Goal of the exercise: Copy every line of the data exactly, leaving nothing out.

Given entries:
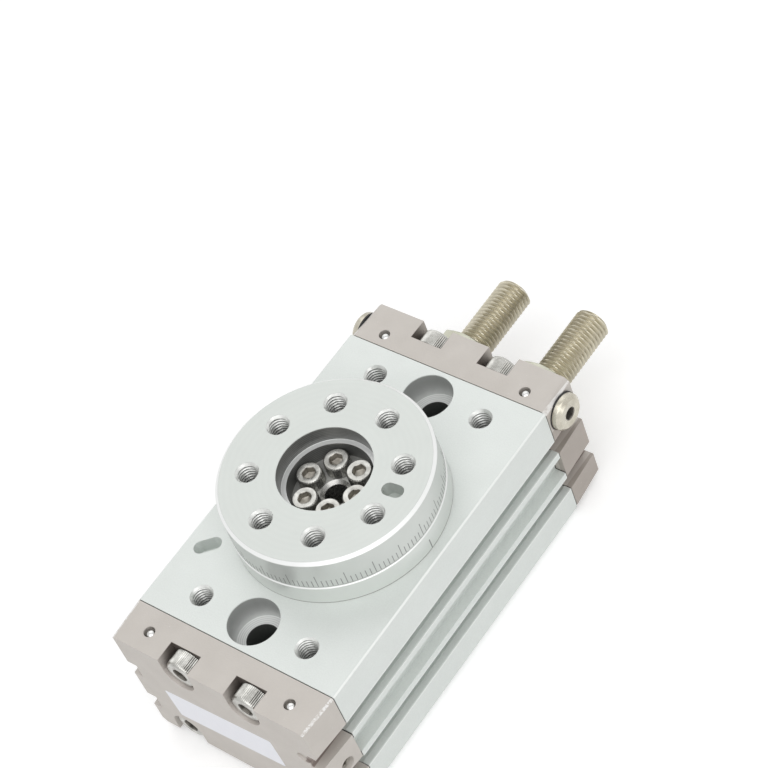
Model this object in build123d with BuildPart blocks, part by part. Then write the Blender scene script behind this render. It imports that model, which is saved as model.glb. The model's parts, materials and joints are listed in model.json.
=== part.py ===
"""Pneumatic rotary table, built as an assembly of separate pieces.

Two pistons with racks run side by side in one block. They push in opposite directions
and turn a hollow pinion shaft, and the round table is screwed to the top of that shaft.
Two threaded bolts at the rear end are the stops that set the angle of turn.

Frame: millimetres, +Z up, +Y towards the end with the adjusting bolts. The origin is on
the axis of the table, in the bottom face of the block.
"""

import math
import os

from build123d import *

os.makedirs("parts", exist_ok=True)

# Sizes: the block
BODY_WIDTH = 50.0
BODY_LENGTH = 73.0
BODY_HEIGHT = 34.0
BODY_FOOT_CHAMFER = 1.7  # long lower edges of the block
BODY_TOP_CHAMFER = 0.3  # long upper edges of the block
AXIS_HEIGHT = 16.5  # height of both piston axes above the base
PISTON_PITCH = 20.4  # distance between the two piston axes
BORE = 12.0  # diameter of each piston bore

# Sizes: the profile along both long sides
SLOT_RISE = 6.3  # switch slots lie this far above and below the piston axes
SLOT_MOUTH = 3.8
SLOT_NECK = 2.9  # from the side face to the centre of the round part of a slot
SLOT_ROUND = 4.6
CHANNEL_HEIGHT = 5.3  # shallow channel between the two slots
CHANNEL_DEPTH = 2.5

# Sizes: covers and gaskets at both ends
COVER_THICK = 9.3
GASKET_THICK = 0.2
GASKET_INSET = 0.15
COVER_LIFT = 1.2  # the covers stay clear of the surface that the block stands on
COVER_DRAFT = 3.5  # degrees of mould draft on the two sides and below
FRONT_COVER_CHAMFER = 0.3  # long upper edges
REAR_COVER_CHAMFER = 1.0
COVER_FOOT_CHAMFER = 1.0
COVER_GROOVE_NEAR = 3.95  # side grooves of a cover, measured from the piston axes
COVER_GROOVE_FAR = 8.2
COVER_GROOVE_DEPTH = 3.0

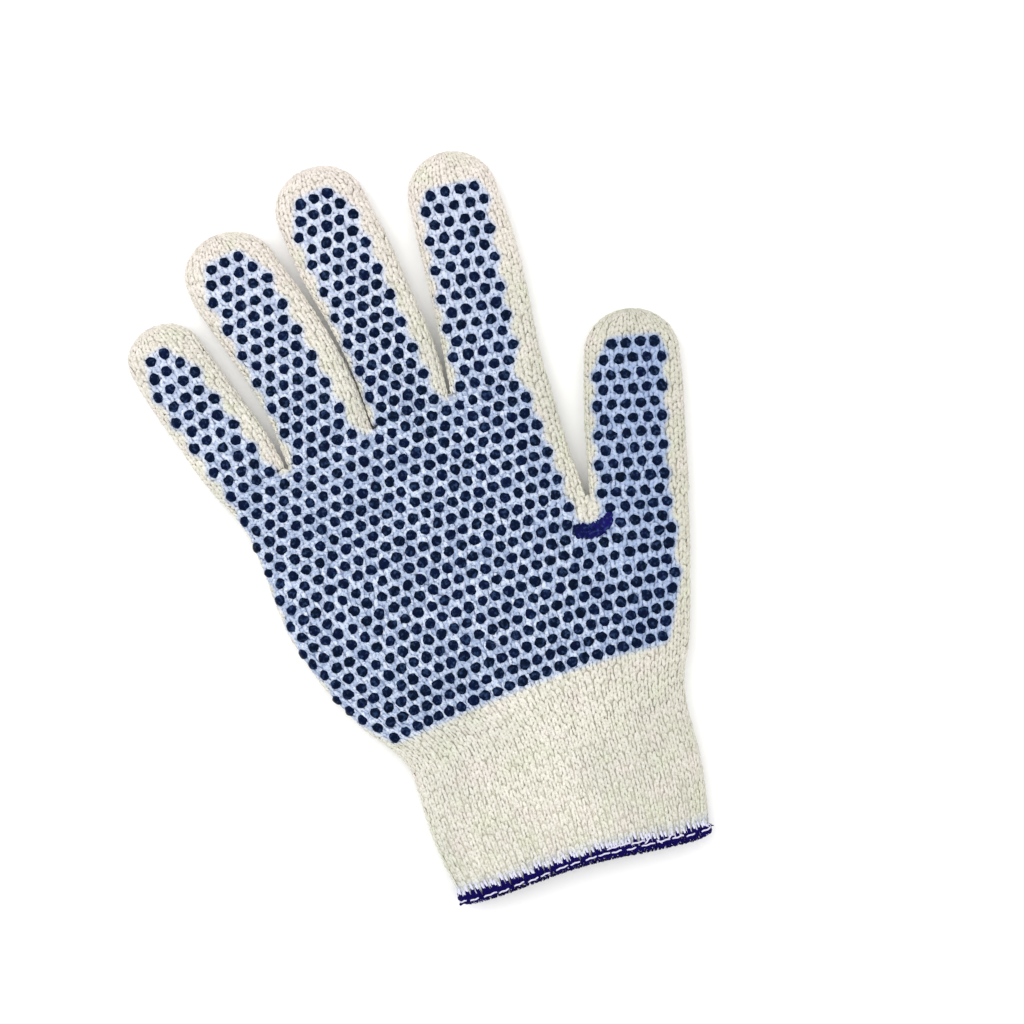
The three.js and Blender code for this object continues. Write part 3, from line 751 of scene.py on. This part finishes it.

Expected answer:
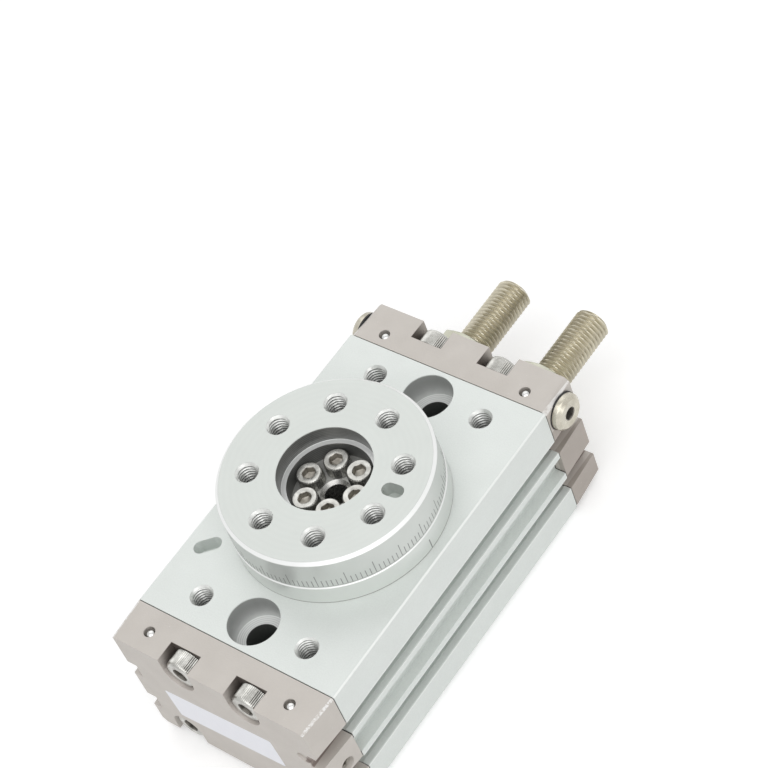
Model this object in build123d with BuildPart blocks, part by part. Then write the Blender scene script behind this render. It imports that model, which is saved as model.glb. The model's parts, materials and joints are listed in model.json.
=== part.py ===
"""Pneumatic rotary table, built as an assembly of separate pieces.

Two pistons with racks run side by side in one block. They push in opposite directions
and turn a hollow pinion shaft, and the round table is screwed to the top of that shaft.
Two threaded bolts at the rear end are the stops that set the angle of turn.

Frame: millimetres, +Z up, +Y towards the end with the adjusting bolts. The origin is on
the axis of the table, in the bottom face of the block.
"""

import math
import os

from build123d import *

os.makedirs("parts", exist_ok=True)

# Sizes: the block
BODY_WIDTH = 50.0
BODY_LENGTH = 73.0
BODY_HEIGHT = 34.0
BODY_FOOT_CHAMFER = 1.7  # long lower edges of the block
BODY_TOP_CHAMFER = 0.3  # long upper edges of the block
AXIS_HEIGHT = 16.5  # height of both piston axes above the base
PISTON_PITCH = 20.4  # distance between the two piston axes
BORE = 12.0  # diameter of each piston bore

# Sizes: the profile along both long sides
SLOT_RISE = 6.3  # switch slots lie this far above and below the piston axes
SLOT_MOUTH = 3.8
SLOT_NECK = 2.9  # from the side face to the centre of the round part of a slot
SLOT_ROUND = 4.6
CHANNEL_HEIGHT = 5.3  # shallow channel between the two slots
CHANNEL_DEPTH = 2.5

# Sizes: covers and gaskets at both ends
COVER_THICK = 9.3
GASKET_THICK = 0.2
GASKET_INSET = 0.15
COVER_LIFT = 1.2  # the covers stay clear of the surface that the block stands on
COVER_DRAFT = 3.5  # degrees of mould draft on the two sides and below
FRONT_COVER_CHAMFER = 0.3  # long upper edges
REAR_COVER_CHAMFER = 1.0
COVER_FOOT_CHAMFER = 1.0
COVER_GROOVE_NEAR = 3.95  # side grooves of a cover, measured from the piston axes
COVER_GROOVE_FAR = 8.2
COVER_GROOVE_DEPTH = 3.0

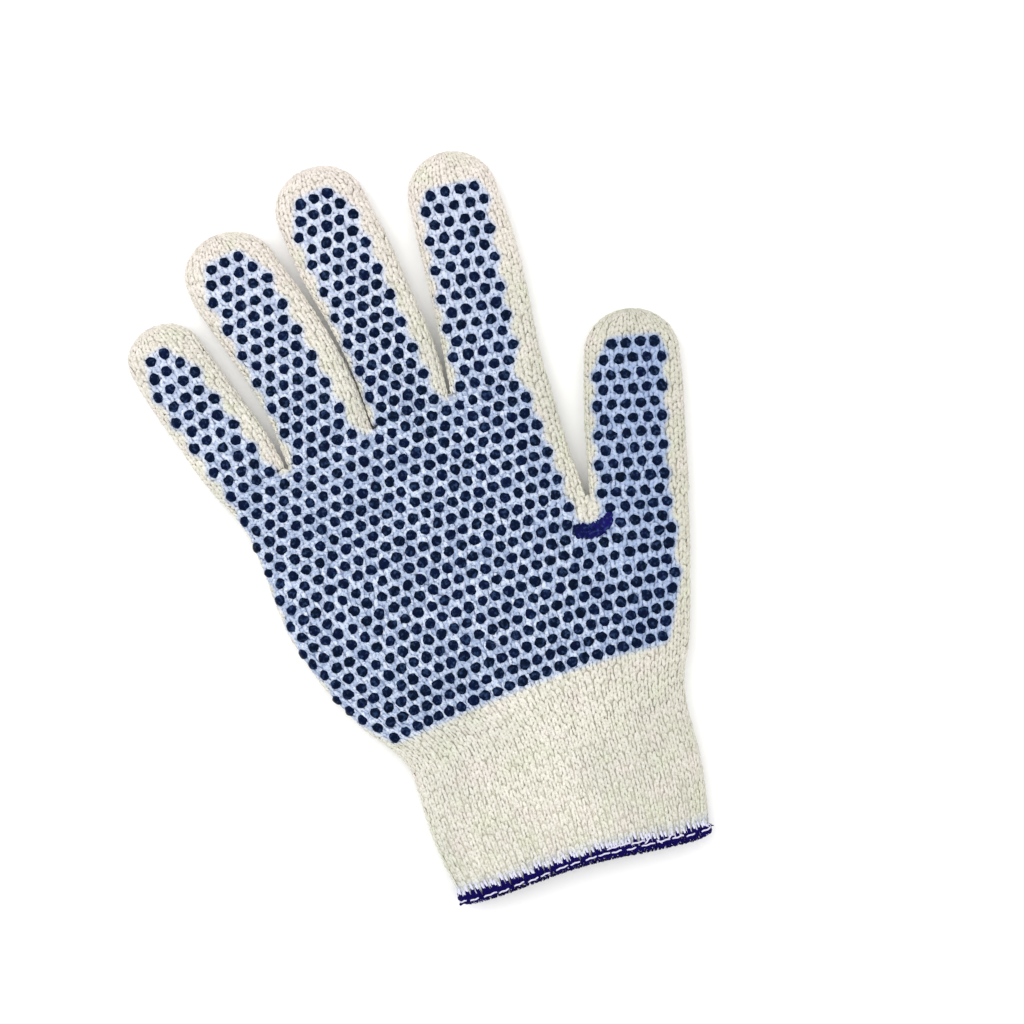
The three.js and Blender code for this object continues. Write part 3, from line 751 of scene.py on. This part finishes it.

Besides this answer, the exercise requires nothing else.